Between these two camps, deconstruction, in Norris's view mediates. He distinguishes however, as he did in his earlier book, Deconstruction: Theory and Practice, between "soft" and "hard" deconstruction. Soft deconstruction is that practiced by a critic like Geoffrey Hartman who has taken the message of deconstruction to be--Play. Putting undue emphasis on a Derrida essay,"Structure, Sign and Play in the Discourse of the Human Sciences,"--which Norris thinks is an uncharacteristic essay--these critics declare that, since we cannot have truth, let us have fun. Abandoning the search for the meaning of texts, a Hartman or a J. Hillis Miller, turns criticism into a display of stylistic virtuosity.

But, says Norris, a critic like Paul De Man is made of sterner stuff. A "hard" deconstructionist like De Man, and like most of Derrida himself while rejecting any easy logo-centrism, still takes texts with great seriousness. Discussing  Derrida essay called "Ousia and gramme," Norris says that "At no point in this powerful reading does Derrida abandon the protocols of reasoned argument. . . .Deconstruction is preoccupied with the central questions of meaning, reference and truth, as addressed by analytical philosophers from Frege to Putnam and Davidson. It is a flat misreading of deconstruction that sees it as merely suspending these issues in favor of an infinitized 'free play of language devoid of logical rigor or referential grasp" (227).
   
My point is that deconstruction, by challenging our commonplace commonplace assumptions, can drive us to new understandings and appreciation of those assumptions, appreciation we would never have unless we had struggled in a serious way, with a set of revolutionary  assumptions. Struggling hard with what he know are ultimately mistaken notions drives us down onto the bedrock of our own assumptions and makes them live again, in ways they never could if we looked at them only from our own point of view.
    
 Finally, let me come to a related point, and, finally, get around, as I promised,  to citing some "primary" texts. That is, I want to point out an area that deconstruction and literature share besides their overt rejection of claims to (Capital T) truth.  To to this I need to call your attention to the well-known fact that deconstruction grows out of Sassure's attention to non-being, to "gaps," to nothingness. Theories of nothingness, and related ideas of death, the absurd, sin, have concerned philosophers since Parmenides and poets since Sappho.
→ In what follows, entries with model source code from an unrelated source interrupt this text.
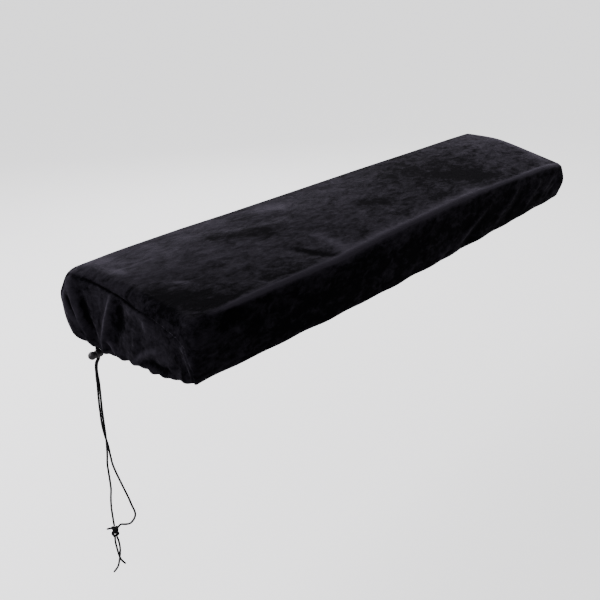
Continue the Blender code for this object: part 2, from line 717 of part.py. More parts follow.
def add_drawcord(near_panel, cord_black, lock_black):
    """The lock and the cords, each in a frame at the lock's middle: X to the side, Y away, Z up."""
    add_lock(add_frame("lock", LOCK_TURN), lock_black)
    hang = add_frame("drawcord", CORD_TURN)
    turn = Matrix.Rotation(CORD_TURN, 3, "Z")
    for name, route in (("strand_right", STRAND_RIGHT), ("strand_left", STRAND_LEFT)):
        side, front, _ = route[0]
        start = hang.location + turn @ Vector((side, -front, 0)) / 1000
        rim = [2 * pi * step / RIM_RAYS for step in range(RIM_RAYS)]
        spots = [start + Vector((cos(angle), sin(angle), 0)) * CORD / 2 for angle in rim]
        hem = min(near_panel.ray_cast(spot, Vector((0, 0, 1)))[1].z for spot in spots)
        climb = 1000 * (hem - LOCK_Z - HEM_TOUCH)
        add_cord(name, ((side, front, -climb), *route), cord_black, hang)
    add_cord("tail_right", TAIL_RIGHT, cord_black, hang)
    add_cord("tail_left", TAIL_LEFT, cord_black, hang)
    add_cord("knot_tab", KNOT_TAB, cord_black, hang)
    add_knot(cord_black, hang)


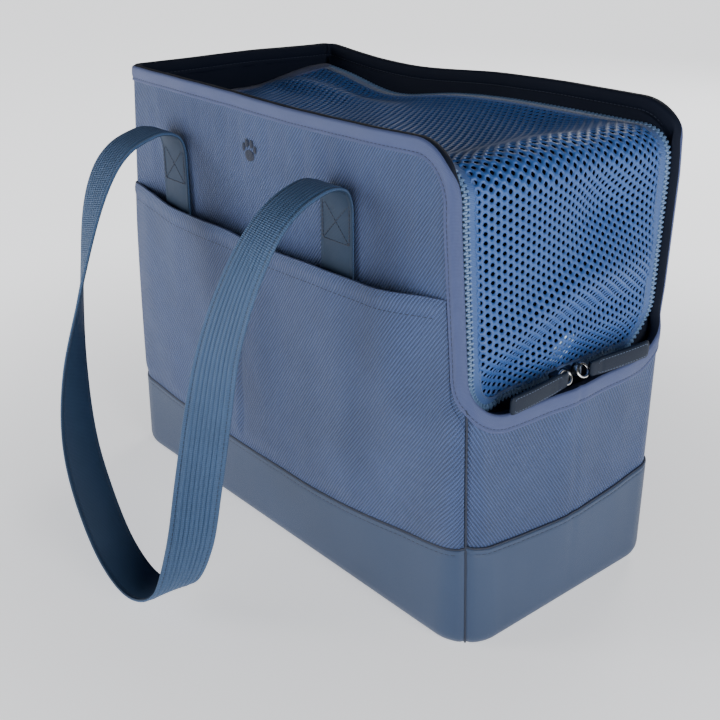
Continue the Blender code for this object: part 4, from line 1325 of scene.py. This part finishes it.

Thinking about nothing, is, of course, usually a way to think about something.

But sometimes it is a powerful way, and perhaps even the only way, to think about something. For example, theologians since St. Paul has recognized that one of the ways we come to God  is through awareness of Sin. When we come this way, we approach God through non-God. We approach ultimate reality through ultimate non-reality. Sassure's insight that the phoneme cluster "t" "exists" because of the "space" that distinguishes it from "p" and "g" seems commonplace, but it is a akin with resonant insights, such as that by Emmanuel Levinas descriptions of "an unrecoverable past," an "absolute past," a "deep formerly." I call this the language of Eden, what Northrop Frye in The Great Code, calls the one true myth, the myth of a lost paradise which can be glimpsed but not recovered, which lies beyond our grasp yet remains in our consciousness as a guide, and hope, a living dream that pervades our wakefulness.   
   
Only lately have I come to see how much of literature, American literature at least, is pervaded by this same idea. Take away the idea of non-being and you take away most of Emily Dickinson, half of Whitman and a good deal of Stevens. How many of Dickinson's poems in fact, deal with Derrida's favorite term: difference. I think she would have loved his pun, spelling it with an a, to combine the idea of deferring and differing. Think about the Dickinson's "certain slant of light on winter afternoons." Remember how it goes? "Heavenly Hurt it gives us--/We can find so scar,/But internal difference,/Where the Meanings are." Think about the narrow fellow in the grass producing--what?  "Zero at the bone." Think about her riddling poems which arrive at something by describing what it is not. Think about "After great pain, a formal feeling comes." Remember how it ends: "First chill--then Stupor--then the letting go."

And Whitman. What an irony that our greatest poet of death and loss should become known as our great singer of American positivism. To take just one example, in "Out of the Cradle Endlessly Rocking," a bird sings to whom? To  his lost mate. Everything is in the past tense or the future: "Loved loved! loved! loved! loved!/ "But my mate no more, no more with me. We two together no more." And out of this sweet song of loss, the poet (Whitman) will be inspired to write great poetry about what? "The sweet hell within/The unknown want, the destiny of me" which he names, five times: "death! death! death! death! death! And all that friendship, all those comarados who are recalled, or anticipated, or shouted to across great distances, but somehow never actually there. Are they not akin to  Stevens Snow Man, the listener who, "nothing himself, beholds/Nothing that is not there and the nothing that is."

I know that I am not really using deconstruction here in its characteristic clever way, but rather using the same basic insight of deconstruction--which claims there is no meaning in a text--to find "meaning"(of a sort) in a text. But it still seems to me that these readings share the same spirit as deconstruction, the same central fascination with non-being.
   
So there you have it. Nothingness, which turns out, closely examined to be something. And something which turns out, closely examined, to be nothing. Meaning pursued relentlessly knowing it will escape us in the end.. Hard work pursued with certainty of failure, yet sustained by the joy of the work, a joy which suggests that, playing in among the gaps of the failure, is something more important than any success--It all sounds a lot like life to me. It feels  lot like what things that are really important feel like. Recently my son, a senior art major living in Maryland, wrote to me to complain, a good-natured way, about people who claimed to have "found God." Much better, he thinks, the search for God, which he calls "noble and fruitless."

Sounds pretty good to him. Sounds pretty good to me. Sounds like deconstruction.